DATA PROVIDED:
■ ■ ■ ■

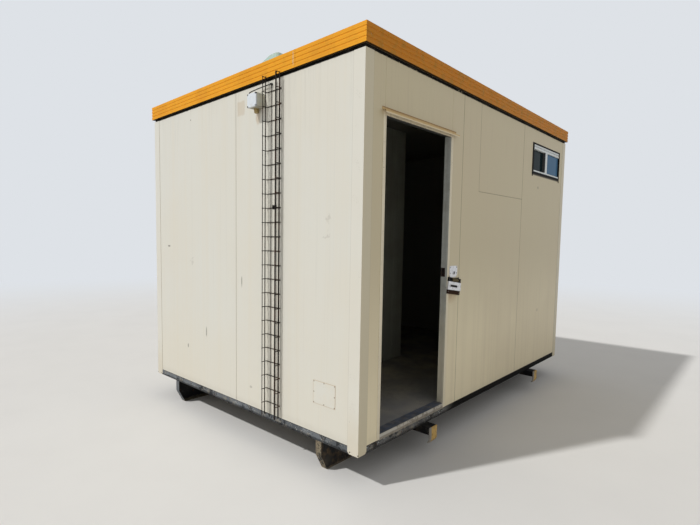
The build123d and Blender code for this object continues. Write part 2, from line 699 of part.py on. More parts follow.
def junction_box():
    """Box and lid on the left end wall, and the lead from its top to a gland in the wall."""
    high_y = BOX_SETBACK + BOX_WIDTH
    top = WALL_TOP_Z - BOX_TOP_GAP
    base = top - BOX_HEIGHT
    split = BOX_LID - BOX_DEPTH
    body = block((split, BOX_SETBACK, base), (0, high_y, top))
    body = fillet(body.edges().filter_by(Axis.X), BOX_ROUND)
    lid = block((-BOX_DEPTH, BOX_SETBACK, base), (split, high_y, top))
    lid = fillet(lid.edges().filter_by(Axis.X), BOX_ROUND)
    lid = chamfer(lid.faces().sort_by(Axis.X)[0].edges(), BOX_LID_EDGE)
    x = -LEAD_STANDOFF
    level = TRAY_CREST_Z - LEAD_DROP
    turns = [(x, LEAD_SETBACK, top), (x, LEAD_SETBACK, level), (x, LEAD_END, level)]
    path = FilletPolyline(*turns, radius=LEAD_BEND)
    lead = sweep(Plane(origin=path @ 0, z_dir=path % 0) * RegularPolygon(LEAD_RADIUS, LEAD_SIDES), path=path)
    gland = Pos(0, LEAD_END, level) * Rot(0, -90, 0) * Cylinder(
        GLAND_RADIUS, GLAND_REACH, align=(Align.CENTER, Align.CENTER, Align.MIN))
    return {"junction_box": body, "junction_box_lid": lid, "junction_lead": lead + gland}


def cover_plate():
    """Thin blanking plate low on the left end wall."""
    low = (-COVER_SHEET, COVER_SETBACK, COVER_BASE)
    return {"cover_plate": block(low, (0, COVER_SETBACK + COVER_WIDTH, COVER_BASE + COVER_HEIGHT))}


def main():
    """Draw every piece, put the origin under the middle of the whole, and write the files."""
    pieces = {}
    groups = (skids, lifting_beams, floor_frame, front_wall, other_walls, screen_wall, corner_trims, top_ring)
    groups += (roof, fascias, roof_cowl, door_frame, doorway, lock_fittings, window, wire_tray, junction_box)
    for group in groups + (cover_plate,):
        pieces.update(group())
    centre = Pos((BOX_DEPTH - LENGTH - FASCIA_OVERHANG) / 2, -WIDTH / 2, 0)
    os.makedirs("parts", exist_ok=True)
    for name, shape in pieces.items():
        export_step(centre * shape, f"parts/{name}.step")


main()
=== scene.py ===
from math import cos, pi, radians, sin

import bmesh
import bpy
from bpy.props import FloatProperty, FloatVectorProperty, IntProperty, PointerProperty
from mathutils import Matrix, Vector


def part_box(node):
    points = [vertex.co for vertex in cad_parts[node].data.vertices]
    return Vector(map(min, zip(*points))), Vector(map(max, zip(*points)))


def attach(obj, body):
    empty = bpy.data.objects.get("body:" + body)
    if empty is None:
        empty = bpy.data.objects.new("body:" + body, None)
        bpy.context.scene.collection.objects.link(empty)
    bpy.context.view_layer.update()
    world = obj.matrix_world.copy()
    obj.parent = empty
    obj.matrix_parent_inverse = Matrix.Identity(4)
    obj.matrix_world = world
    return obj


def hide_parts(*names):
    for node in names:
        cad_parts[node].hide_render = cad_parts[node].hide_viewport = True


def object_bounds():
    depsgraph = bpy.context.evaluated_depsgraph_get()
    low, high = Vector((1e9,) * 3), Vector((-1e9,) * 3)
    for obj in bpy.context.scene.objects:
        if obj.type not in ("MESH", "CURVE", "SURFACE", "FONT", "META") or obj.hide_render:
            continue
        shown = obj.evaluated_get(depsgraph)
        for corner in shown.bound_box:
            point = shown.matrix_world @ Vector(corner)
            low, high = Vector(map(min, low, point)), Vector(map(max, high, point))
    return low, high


bl_info = {
    "name": "Portable Site Cabin Finishes",
    "version": (1, 0, 0),
    "blender": (4, 5, 0),
    "location": "3D Viewport > Sidebar > Cabin",
    "description": "Paints and fits out a portable cabin of insulated panels on steel skids",
    "category": "3D View",
}

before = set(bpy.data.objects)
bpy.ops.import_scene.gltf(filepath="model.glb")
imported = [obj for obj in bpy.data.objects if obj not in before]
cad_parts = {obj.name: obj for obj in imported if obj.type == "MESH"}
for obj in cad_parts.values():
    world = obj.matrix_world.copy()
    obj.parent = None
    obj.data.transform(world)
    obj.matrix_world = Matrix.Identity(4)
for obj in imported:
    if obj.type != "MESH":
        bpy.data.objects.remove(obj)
LOW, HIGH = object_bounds()
# The outer faces of the walls, in metres: left, right, front and back, and their feet and heads
LEFT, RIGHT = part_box("left_wall_front")[0].x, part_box("right_wall_front")[1].x
FRONT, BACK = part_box("front_wall_middle")[0].y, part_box("back_wall_middle")[1].y
FOOT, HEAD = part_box("left_wall_front")[0].z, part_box("left_wall_front")[1].z
# Sizes of the solids that finishes and fixings go by: the trims' legs and sheet, how far the inner
# faces of rooms lie behind the outer ones, and the bars over and under the lock guard
TRIM_LEG, TRIM_SHEET = 0.080, 0.0016
LINING_DEPTH = 0.045
GUARD_BAR = 0.030
# Directions for masks that lie between two places, and for surfaces that look one way
ALONG, DEEP, UP = (1.0, 0.0, 0.0), (0.0, 1.0, 0.0), (0.0, 0.0, 1.0)
TO_LEFT, TO_FRONT, DOWN = (-1.0, 0.0, 0.0), (0.0, -1.0, 0.0), (0.0, 0.0, -1.0)
# How the key lamp's light travels over the floor
KEY_TRAVEL = (0.911, -0.412)
# How flat two faces lie when they count as one, and how near two points when they merge
FLAT, NEAR = radians(0.5), 0.00002


def eye(red, green, blue):
    """A colour as the eye reads it, from 0 to 255, turned into the linear values that shaders use."""
    parts = [v / 255 for v in (red, green, blue)]
    return tuple(v / 12.92 if v <= 0.04045 else ((v + 0.055) / 1.055) ** 2.4 for v in parts)


def swatch(name, description, *rgb):
    """A colour that the sidebar shows as a swatch."""
    return FloatVectorProperty(
        name=name, description=description, subtype="COLOR", size=3, min=0.0, max=1.0, default=eye(*rgb))


def metres(name, description, default):
    """A length in metres."""
    return FloatProperty(
        name=name, description=description, default=default, min=0.0, unit="LENGTH", subtype="DISTANCE",
        precision=4)


class CabinStageSettings(bpy.types.PropertyGroup):
    """Camera, lamps and floor."""
    camera_place: FloatVectorProperty(
        name="Camera place", description="Where the camera stands", subtype="TRANSLATION", unit="LENGTH",
        default=(-3.886, -2.813, 1.480))
    camera_heading: FloatProperty(
        name="Heading", description="Turn of the camera from straight at the front wall", subtype="ANGLE",
        unit="ROTATION", default=radians(44.37))
    camera_dip: FloatProperty(
        name="Dip", description="How far the camera looks down", subtype="ANGLE", unit="ROTATION",
        default=radians(4.37))
    camera_roll: FloatProperty(
        name="Roll", description="Tilt of the camera about its own line of sight", subtype="ANGLE",
        unit="ROTATION", default=radians(0.45))
    lens: FloatProperty(
        name="Lens", description="Focal length on a 36 mm sensor", default=23.74, unit="CAMERA")
    shift: FloatVectorProperty(name="Shift", description="Shift of the frame", size=2, default=(0.080, 0.018))
    key_strength: FloatProperty(
        name="Key strength", description="Light of the key lamp", default=2.02, min=0.0)
    key_softness: FloatProperty(
        name="Key softness", description="How wide the key lamp looks from the cabin", subtype="ANGLE",
        unit="ROTATION", default=radians(2.2))
    key_height: FloatProperty(
        name="Key height", description="How high the key lamp stands over the floor", subtype="ANGLE",
        unit="ROTATION", default=radians(48.0))
    sky_strength: FloatProperty(
        name="Soft light", description="Even light from all round", default=0.445, min=0.0)
    floor_colour: swatch("Floor", "Pale studio floor", 226, 224, 220)
    backdrop_colour: swatch("Backdrop", "Pale studio backdrop", 222, 226, 231)


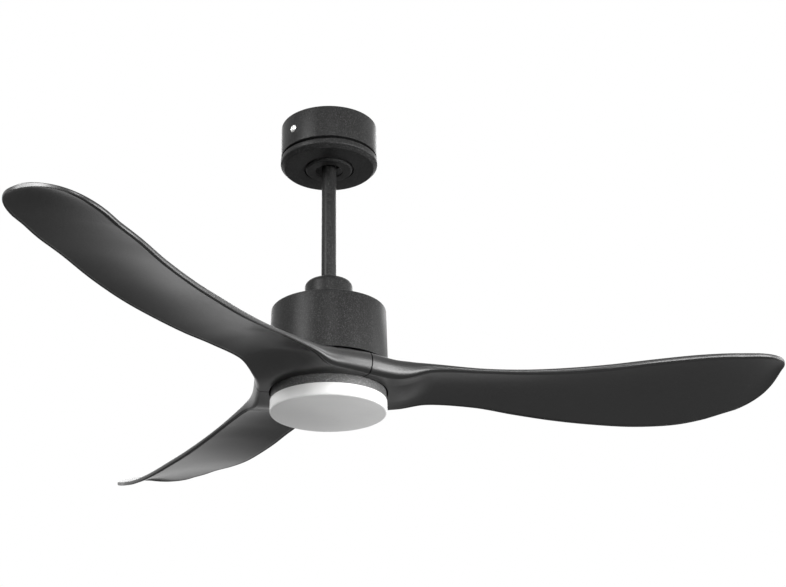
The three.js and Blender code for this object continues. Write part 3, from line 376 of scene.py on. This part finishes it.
def piece(name, mesh, slot, body, stands_for, sharp=32.0):
    """Object for a finished mesh: smooth, creased where it is sharp, riding on its body."""
    weld(mesh)
    mesh.shade_smooth()
    mesh.set_sharp_from_angle(angle=math.radians(sharp))
    made = bpy.data.objects.new(name, mesh)
    mesh.materials.append(MATERIALS[slot])
    SCENE.collection.objects.link(made)
    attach(made, body)
    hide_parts(*stands_for)


def rounded(corners, steps=6):
    """Closed profile from (radius, height, rounding) corners in mm.

    Each corner is replaced by the arc that touches both of its sides: its centre lies on
    the bisector, and its points run evenly from one touching point to the other.
    """
    points = np.array([corner[:2] for corner in corners], float)
    profile = []
    for index, (_, _, radius) in enumerate(corners):
        here = points[index]
        before = points[index - 1] - here
        after = points[(index + 1) % len(corners)] - here
        before_length, after_length = np.hypot(*before), np.hypot(*after)
        before, after = before / before_length, after / after_length
        half = math.acos(np.clip(before @ after, -1, 1)) / 2
        if radius <= 0 or half > STRAIGHT:
            profile.append(here)
            continue
        reach = min(radius / math.tan(half), SIDE_SHARE * before_length,
                    SIDE_SHARE * after_length)
        radius = reach * math.tan(half)
        bisector = (before + after) / np.hypot(*(before + after))
        centre = here + bisector * radius / math.sin(half)
        start, end = here + before * reach - centre, here + after * reach - centre
        from_angle = math.atan2(start[1], start[0])
        turn = math.atan2(end[1], end[0]) - from_angle
        turn = (turn + math.pi) % (2 * math.pi) - math.pi
        angles = from_angle + turn * np.linspace(0, 1, steps + 1)
        profile.extend(centre + radius * np.stack([np.cos(angles), np.sin(angles)], 1))
    return np.array(profile)


def turned(profile, sides=144, closed=True):
    """Surface of revolution about Z: (r cos a, r sin a, h) over a profile in mm."""
    angles = np.linspace(0, 2 * np.pi, sides, endpoint=False)
    radius, height = profile[:, 0:1] * MM, profile[:, 1:2] * MM
    points = np.stack([radius * np.cos(angles), radius * np.sin(angles),
                       height + 0 * angles], -1)
    return points, grid_faces(len(profile), sides, wrap_rows=closed, wrap_columns=True)


def turned_piece(name, corners, slot, body, stands_for, sides=144, steps=6):
    """Piece turned about Z from (radius, height, rounding) corners in mm."""
    mesh = build_mesh(name, [turned(rounded(corners, steps), sides)])
    piece(name, mesh, slot, body, stands_for)


def span_of(node):
    """Lowest and highest height and largest radius of a round node, in mm."""
    low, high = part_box(node)
    return low.z / MM, high.z / MM, high.x / MM


# ---- Canopy side ----------------------------------------------------------------------
# From here on lengths are in mm, and a corner is (radius, height, rounding).

CANOPY_TAPER = 0.9
CANOPY_WALL = 2.0
GROOVE_LOW = 13.9
GROOVE_WIDTH = 4.8
GROOVE_DEPTH = 6.5
GROOVE_ROLL = 1.0
CANOPY_CHAMFER = 6.2
COLLAR_R, COLLAR_CHAMFER = 36.3, 1.8
COLLAR_WALL, COLLAR_FLOOR = 3.0, 2.2
COLLAR_GAP, COLLAR_LIFT = 3.0, 0.3
FLANGE_R, FLANGE_H = 41.8, 1.0
COLLAR_HOLE = 21.3
LIP_WALL, LIP_H = 2.0, 2.6
# Screw: radius and rise of its head and the power of the dome, radius, length and end
# chamfer of its shank, gap under the head
SCREW_HEAD, SCREW_RISE, SCREW_DOME = 5.9, 2.6, 3.2
SCREW_SHANK, SCREW_LENGTH, SCREW_POINT = 2.1, 5.4, 0.4
SCREW_GAP = 0.2
# Cross of the recess: half width and half length of an arm and width of its sloping sides
# as shares of the head's radius, depth as a share of the dome's rise
CROSS_ARM, CROSS_REACH, CROSS_SLOPE, CROSS_DEPTH = 0.17, 0.62, 0.1, 0.75


def canopy():
    """Straight cup: round its side a groove, for which the wall rolls inward, below it a
    chamfer, and in its floor the hole for the collar."""
    low, high, radius = span_of("canopy")
    upper = radius - CANOPY_TAPER
    inner, rolled = upper - CANOPY_WALL, upper - GROOVE_DEPTH - CANOPY_WALL / 2
    groove = low + GROOVE_LOW
    groove_top = groove + GROOVE_WIDTH
    hole = COLLAR_R + COLLAR_GAP
    turned_piece("canopy_shell", [
        (inner, high, 0.3), (upper, high, 0.5),
        (upper, groove_top, 1.1), (upper - GROOVE_DEPTH, groove_top, 0.3),
        (upper - GROOVE_DEPTH, groove, 0.3), (radius, groove, 1.1),
        (radius, low + CANOPY_CHAMFER, 4.0), (radius - CANOPY_CHAMFER, low, 0.8),
        (hole, low, 0.4), (hole, low + CANOPY_WALL, 0.1), (inner, low + CANOPY_WALL, 2.0),
        (inner, groove - 2 * GROOVE_ROLL, 0.5), (rolled, groove - GROOVE_ROLL, 0.5),
        (rolled, groove_top + GROOVE_ROLL, 0.5), (inner, groove_top + 2 * GROOVE_ROLL, 0.5),
    ], "dark_paint", "ceiling", ["canopy"], sides=192, steps=7)


def collar():
    """Ring in the canopy's hole: flange above the canopy's floor, wall, floor and lip."""
    low, _, _ = span_of("canopy_collar")
    seat = span_of("canopy")[0] + CANOPY_WALL + COLLAR_LIFT
    inner, lip = COLLAR_R - COLLAR_WALL, COLLAR_HOLE + LIP_WALL
    turned_piece("canopy_collar_ring", [
        (COLLAR_HOLE, low, 0.6), (COLLAR_R - COLLAR_CHAMFER, low, 0.8),
        (COLLAR_R, low + COLLAR_CHAMFER, 0.8), (COLLAR_R, seat, 0.2), (FLANGE_R, seat, 0.2),
        (FLANGE_R, seat + FLANGE_H, 0.2), (inner, seat + FLANGE_H, 0.4),
        (inner, low + COLLAR_FLOOR, 0.4), (lip, low + COLLAR_FLOOR, 0.4),
        (lip, low + LIP_H, 0.2), (COLLAR_HOLE, low + LIP_H, 0.8),
    ], "dark_paint", "ceiling", ["canopy_collar"])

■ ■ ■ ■

YOUR OBJECTIVE: Exactly reproduce the stretch from the line with "if empty is" through the line with "return low, high", including both ends and nothing else.

COMPLETE ANSWER:
    if empty is None:
        empty = bpy.data.objects.new("body:" + body, None)
        bpy.context.scene.collection.objects.link(empty)
    bpy.context.view_layer.update()
    world = obj.matrix_world.copy()
    obj.parent = empty
    obj.matrix_parent_inverse = Matrix.Identity(4)
    obj.matrix_world = world
    return obj


def hide_parts(*names):
    for node in names:
        cad_parts[node].hide_render = cad_parts[node].hide_viewport = True


def object_bounds():
    depsgraph = bpy.context.evaluated_depsgraph_get()
    low, high = Vector((1e9,) * 3), Vector((-1e9,) * 3)
    for obj in bpy.context.scene.objects:
        if obj.type not in ("MESH", "CURVE", "SURFACE", "FONT", "META") or obj.hide_render:
            continue
        shown = obj.evaluated_get(depsgraph)
        for corner in shown.bound_box:
            point = shown.matrix_world @ Vector(corner)
            low, high = Vector(map(min, low, point)), Vector(map(max, high, point))
    return low, high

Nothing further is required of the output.